◆ Task instructions: Repeat every line below exactly as it reads.

◆ Material to process:
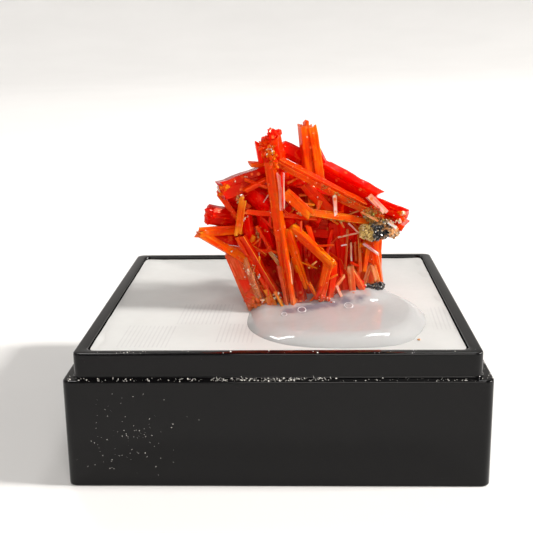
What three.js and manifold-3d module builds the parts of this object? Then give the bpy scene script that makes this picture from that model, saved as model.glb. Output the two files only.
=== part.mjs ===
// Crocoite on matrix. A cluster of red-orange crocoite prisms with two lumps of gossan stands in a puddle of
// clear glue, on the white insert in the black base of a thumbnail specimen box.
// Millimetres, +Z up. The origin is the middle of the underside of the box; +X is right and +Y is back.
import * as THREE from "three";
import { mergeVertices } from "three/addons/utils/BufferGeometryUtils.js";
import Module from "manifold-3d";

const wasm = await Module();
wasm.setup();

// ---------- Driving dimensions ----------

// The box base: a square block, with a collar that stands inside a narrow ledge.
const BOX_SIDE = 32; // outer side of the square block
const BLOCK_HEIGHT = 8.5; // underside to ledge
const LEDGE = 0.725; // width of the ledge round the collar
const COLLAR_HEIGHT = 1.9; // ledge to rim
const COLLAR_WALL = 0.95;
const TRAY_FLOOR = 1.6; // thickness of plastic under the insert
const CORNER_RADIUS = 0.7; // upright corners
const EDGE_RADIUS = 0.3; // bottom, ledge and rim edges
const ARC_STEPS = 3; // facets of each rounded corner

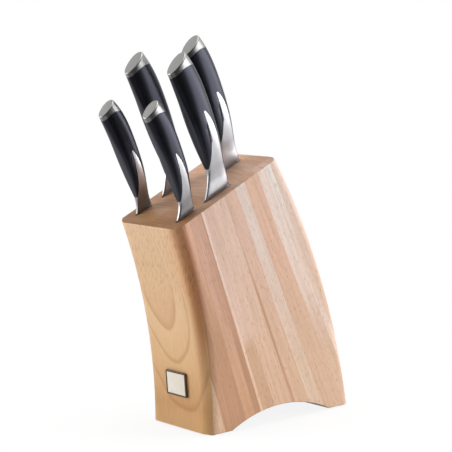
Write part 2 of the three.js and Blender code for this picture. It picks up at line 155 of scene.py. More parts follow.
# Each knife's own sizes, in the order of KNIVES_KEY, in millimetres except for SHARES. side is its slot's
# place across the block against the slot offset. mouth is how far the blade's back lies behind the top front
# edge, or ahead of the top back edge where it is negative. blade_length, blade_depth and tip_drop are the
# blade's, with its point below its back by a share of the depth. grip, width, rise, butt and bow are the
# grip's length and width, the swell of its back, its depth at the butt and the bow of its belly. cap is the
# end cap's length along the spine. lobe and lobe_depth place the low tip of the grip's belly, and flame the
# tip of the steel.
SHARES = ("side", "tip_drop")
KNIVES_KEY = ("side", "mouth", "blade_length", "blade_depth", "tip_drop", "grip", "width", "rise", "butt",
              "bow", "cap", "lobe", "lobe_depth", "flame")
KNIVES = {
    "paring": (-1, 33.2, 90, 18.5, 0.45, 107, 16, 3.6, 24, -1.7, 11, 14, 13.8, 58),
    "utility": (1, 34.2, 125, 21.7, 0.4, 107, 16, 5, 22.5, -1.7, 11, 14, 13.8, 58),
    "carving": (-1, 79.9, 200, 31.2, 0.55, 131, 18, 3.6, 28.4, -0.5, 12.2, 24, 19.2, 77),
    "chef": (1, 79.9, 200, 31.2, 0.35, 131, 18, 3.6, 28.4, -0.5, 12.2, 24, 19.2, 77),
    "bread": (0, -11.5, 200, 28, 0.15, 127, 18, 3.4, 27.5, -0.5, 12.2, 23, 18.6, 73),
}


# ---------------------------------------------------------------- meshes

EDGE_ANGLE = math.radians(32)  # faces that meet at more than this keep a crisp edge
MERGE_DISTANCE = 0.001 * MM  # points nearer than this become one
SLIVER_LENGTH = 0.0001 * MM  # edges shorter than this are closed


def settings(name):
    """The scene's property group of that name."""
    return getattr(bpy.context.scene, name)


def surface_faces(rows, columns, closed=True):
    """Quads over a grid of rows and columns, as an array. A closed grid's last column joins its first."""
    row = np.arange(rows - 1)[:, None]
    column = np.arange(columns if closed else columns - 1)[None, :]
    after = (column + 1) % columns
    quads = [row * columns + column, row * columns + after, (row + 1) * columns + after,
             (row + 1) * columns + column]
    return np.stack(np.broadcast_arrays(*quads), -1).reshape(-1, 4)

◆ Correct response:
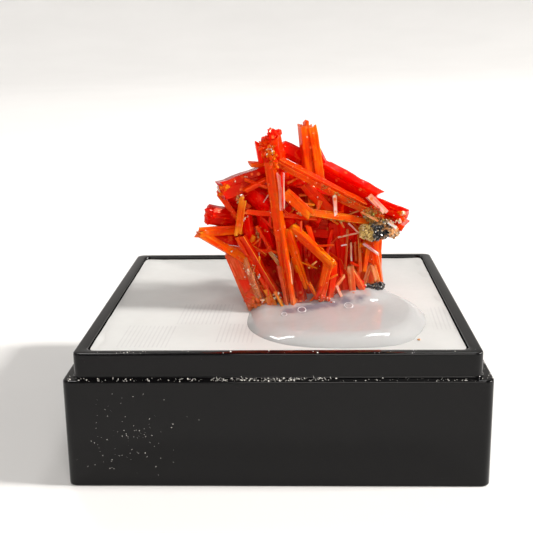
What three.js and manifold-3d module builds the parts of this object? Then give the bpy scene script that makes this picture from that model, saved as model.glb. Output the two files only.
=== part.mjs ===
// Crocoite on matrix. A cluster of red-orange crocoite prisms with two lumps of gossan stands in a puddle of
// clear glue, on the white insert in the black base of a thumbnail specimen box.
// Millimetres, +Z up. The origin is the middle of the underside of the box; +X is right and +Y is back.
import * as THREE from "three";
import { mergeVertices } from "three/addons/utils/BufferGeometryUtils.js";
import Module from "manifold-3d";

const wasm = await Module();
wasm.setup();

// ---------- Driving dimensions ----------

// The box base: a square block, with a collar that stands inside a narrow ledge.
const BOX_SIDE = 32; // outer side of the square block
const BLOCK_HEIGHT = 8.5; // underside to ledge
const LEDGE = 0.725; // width of the ledge round the collar
const COLLAR_HEIGHT = 1.9; // ledge to rim
const COLLAR_WALL = 0.95;
const TRAY_FLOOR = 1.6; // thickness of plastic under the insert
const CORNER_RADIUS = 0.7; // upright corners
const EDGE_RADIUS = 0.3; // bottom, ledge and rim edges
const ARC_STEPS = 3; // facets of each rounded corner

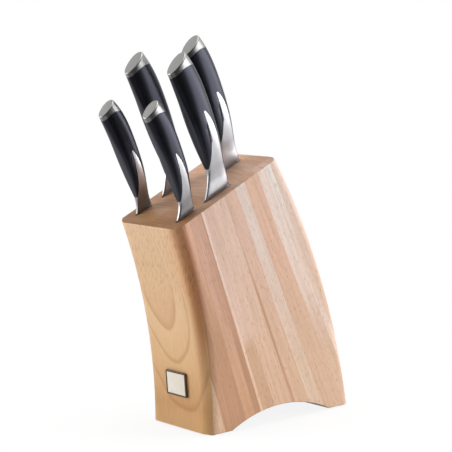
Write part 2 of the three.js and Blender code for this picture. It picks up at line 155 of scene.py. More parts follow.
# Each knife's own sizes, in the order of KNIVES_KEY, in millimetres except for SHARES. side is its slot's
# place across the block against the slot offset. mouth is how far the blade's back lies behind the top front
# edge, or ahead of the top back edge where it is negative. blade_length, blade_depth and tip_drop are the
# blade's, with its point below its back by a share of the depth. grip, width, rise, butt and bow are the
# grip's length and width, the swell of its back, its depth at the butt and the bow of its belly. cap is the
# end cap's length along the spine. lobe and lobe_depth place the low tip of the grip's belly, and flame the
# tip of the steel.
SHARES = ("side", "tip_drop")
KNIVES_KEY = ("side", "mouth", "blade_length", "blade_depth", "tip_drop", "grip", "width", "rise", "butt",
              "bow", "cap", "lobe", "lobe_depth", "flame")
KNIVES = {
    "paring": (-1, 33.2, 90, 18.5, 0.45, 107, 16, 3.6, 24, -1.7, 11, 14, 13.8, 58),
    "utility": (1, 34.2, 125, 21.7, 0.4, 107, 16, 5, 22.5, -1.7, 11, 14, 13.8, 58),
    "carving": (-1, 79.9, 200, 31.2, 0.55, 131, 18, 3.6, 28.4, -0.5, 12.2, 24, 19.2, 77),
    "chef": (1, 79.9, 200, 31.2, 0.35, 131, 18, 3.6, 28.4, -0.5, 12.2, 24, 19.2, 77),
    "bread": (0, -11.5, 200, 28, 0.15, 127, 18, 3.4, 27.5, -0.5, 12.2, 23, 18.6, 73),
}


# ---------------------------------------------------------------- meshes

EDGE_ANGLE = math.radians(32)  # faces that meet at more than this keep a crisp edge
MERGE_DISTANCE = 0.001 * MM  # points nearer than this become one
SLIVER_LENGTH = 0.0001 * MM  # edges shorter than this are closed


def settings(name):
    """The scene's property group of that name."""
    return getattr(bpy.context.scene, name)


def surface_faces(rows, columns, closed=True):
    """Quads over a grid of rows and columns, as an array. A closed grid's last column joins its first."""
    row = np.arange(rows - 1)[:, None]
    column = np.arange(columns if closed else columns - 1)[None, :]
    after = (column + 1) % columns
    quads = [row * columns + column, row * columns + after, (row + 1) * columns + after,
             (row + 1) * columns + column]
    return np.stack(np.broadcast_arrays(*quads), -1).reshape(-1, 4)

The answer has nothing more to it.